In other words, fans who only accept one brand get only what that brand wants to give them. The more WWE fans ignore other forms of wrestling, the more narrow WWE's creative imagination becomes.


Fans Influence the Market—Whether They Believe It or Not


The claim that "fans have no power" is a myth. Fans influence every primary entertainment industry through shifts in viewership, spending, and word-of-mouth energy. Wrestling is no different.


When Daniel Bryan's fan movement reshaped WrestleMania XXX, it happened because fans united behind an apparent demand and refused to let WWE ignore them. When women's evolution gained momentum, it was propelled by fans who pushed the company to take women's wrestling seriously. Even the notorious "Vince McMahon ousted" storyline of 2022–23 reflected the power of fan scrutiny and public pressure.

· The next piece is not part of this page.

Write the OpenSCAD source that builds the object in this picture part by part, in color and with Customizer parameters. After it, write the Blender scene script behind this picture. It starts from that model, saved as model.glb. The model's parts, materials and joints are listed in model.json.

Fans hold more power than they admit. The problem is that WWE fans often use that power inconsistently, rewarding the worst impulses of WWE's creative direction and punishing attempts at evolution.

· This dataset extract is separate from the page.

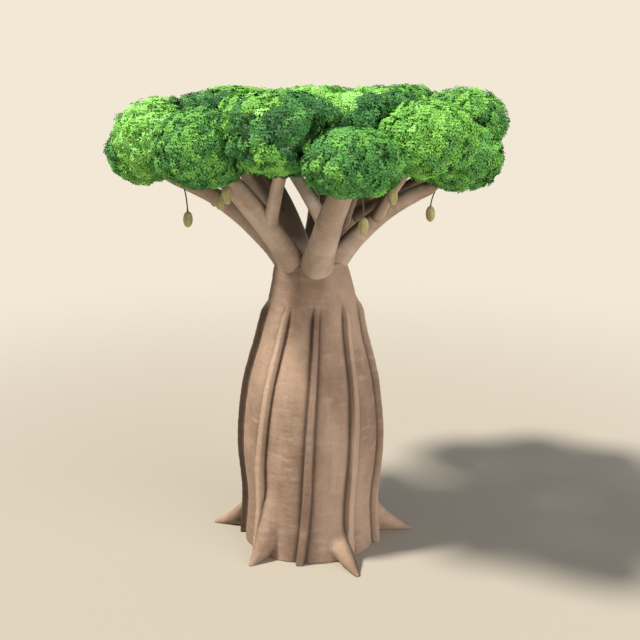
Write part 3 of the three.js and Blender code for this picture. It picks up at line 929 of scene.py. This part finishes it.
twigs = Settings(
    # how many directions each level has, how far out it ends, and its radii
    levels=[
        (5, 0.46, 0.044, 0.030),
        (9, 0.94, 0.026, 0.008),
        (40, 0.72, 0.022, 0.012),
        (150, 0.88, 0.011, 0.005),
    ],
    margin=0.20,  # twigs end this far inside the space
    bow=0.10,  # how far a twig bows upwards, as a share of its length
    parts=4,
    sides=4,
    openFrom=0.5,  # levels that end farther out than this stay off pressed sides
    lastFrom=0.9,  # and than this carry nothing
)


def nearest(points, candidates):
    gaps = np.linalg.norm(points[:, None] - candidates[None], axis=-1)
    return candidates[np.argmin(gaps, axis=1)]


def isOpen(mass, directions):  # not pressed against a neighbour
    return mass.reach(directions) > growth.openShare * mass.ellipsoid(directions)


def massTwigs(mass):  # each level leaves the nearest tip of the levels before it
    tips = limbNamed[mass.name].stem[-1:]
    for count, share, base, end in twigs.levels:
        directions = evenDirections(count)
        ends = mass.points(directions, share, twigs.margin)
        clear = limbDistance(ends) > growth.limbGap
        if share > twigs.openFrom:
            clear &= isOpen(mass, directions)
        for a, b in zip(nearest(ends[clear], tips), ends[clear]):
            shares = np.linspace(0, 1, twigs.parts)
            bend = (a + b) / 2 + up * twigs.bow * np.linalg.norm(b - a)
            yield bezier(a, bend, b, shares), mix(base, end, shares)
        if share < twigs.lastFrom:
            tips = np.concatenate([tips, ends[clear]])


def roundTwigs():  # a round tube along every edge line, as thick as its thickness attribute
    maker = Maker("round_twigs", Sides=twigs.sides, Bark=boughBark)
    line = maker.node("GeometryNodeMeshToCurve", Mesh=maker.input("Geometry"))
    ring = maker.node("GeometryNodeCurvePrimitiveCircle", Resolution=maker.input("Sides"), Radius=1.0)
    swept = {"Curve": line, "Profile_Curve": ring, "Scale": maker.named("thickness"), "Fill_Caps": True}
    tube = maker.node("GeometryNodeCurveToMesh", **swept)
    return maker.finishClad(maker.realized(tube), "Bark")


def addTubes(name, tubes, sides, finish):  # all in one piece; each tube is its line and radii
    points, edges = [], []
    for line, _ in tubes:
        edges += [(len(points) + i, len(points) + i + 1) for i in range(len(line) - 1)]
        points += list(line)
    made = meshObject(name, points, edges=edges)
    setAttribute(made, "thickness", np.concatenate([radii for _, radii in tubes]))
    grow(made, roundTwigs(), Sides=sides, Bark=finish)
    setAttribute(made, "grain", pointsOf(made))
    shadeSmooth(made)
    place(made, "bark_bough")


addTubes("twigs", [tube for mass in crown.values() for tube in massTwigs(mass)], twigs.sides, boughBark)


# ---- leaves ----

leaves = Settings(
    leaflets=6,
    leafletLength=0.105,
    leafletWidth=0.040,
    leafletRoot=0.012,  # how far it starts from its leaf's middle
    # where it is widest and how far its tip hangs, in its length; how deep it folds, in its width
    belly=0.58,
    droop=0.14,
    foldDepth=0.22,
    outerShorter=0.12,  # a leaflet, for each radian that it stands aside
    lengths=(0.9, 1.1),
    fan=250.0,  # degrees that the leaflets of one leaf spread over
    leavesInSpray=7,
    turn=137.5,  # degrees from leaf to leaf, give or take the jitter
    turnJitter=12,
    tilts=(18, 80),  # degrees off the spray's axis, from the first leaf to the last
    faceUp=0.45,
    faceJitter=0.12,
    stalk=0.075,
    stalks=(0.8, 1.5),
    sprays=400,
    innerSprays=110,
    depths=[(0.86, 1.0), (0.5, 0.8)],  # of the outer and the inner sprays, as shares of the space
    limbGap=0.10,
    trunkGap=0.2,
    margin=0.24,  # a spray's middle stays this far inside the space
    lean=0.45,  # how far sprays lean from straight out, at random
    lift=0.35,  # and towards the light
    sizes=(0.8, 1.15),
    seed=20,
)
greens = {
    "lime": "9cdc72",
    "bright": "82c052",
    "fresh": "6fae4a",
    "mid": "5b9a4a",
    "deep": "478240",
    "dark": "386c38",
}
tones = {  # how often each green is dealt to a spray of a mass of that tone
    "sunny": {"lime": 0.7, "bright": 0.3},
    "bright": {"lime": 0.1, "bright": 0.45, "fresh": 0.45},
    "fresh": {"bright": 0.3, "fresh": 0.4, "mid": 0.3},
    "mid": {"fresh": 0.35, "mid": 0.45, "deep": 0.2},
    "cool": {"fresh": 0.1, "mid": 0.5, "deep": 0.4},
    "dark": {"mid": 0.1, "deep": 0.4, "dark": 0.5},
}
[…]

The Hard Truth: WWE Fans Must Become Better Consumers


If WWE fans want a higher-quality product, they must change how they watch, engage with, and respond to WWE programming.

That means:

  • refusing to watch segments they dislike

  • supporting new stars even when the booking isn't perfect

  • rewarding good storytelling with views, not just complaining online

  • exploring wrestling beyond WWE to expand expectations

  • resisting nostalgia when it blocks new talent

  • demanding long-term creative integrity and sticking to that demand


WWE fans are not powerless observers.

They shape the product every time they tune in, log into X, comment on a YouTube clip, or buy a T-shirt.

The market listens.

The question is no longer whether WWE can improve.

The question is whether WWE fans are finally ready to stop being part of their own disappointment.


If fans want better, they must insist on better, not with words, but with actions.

In the end, WWE's show quality will rise only when fans stop accepting anything less.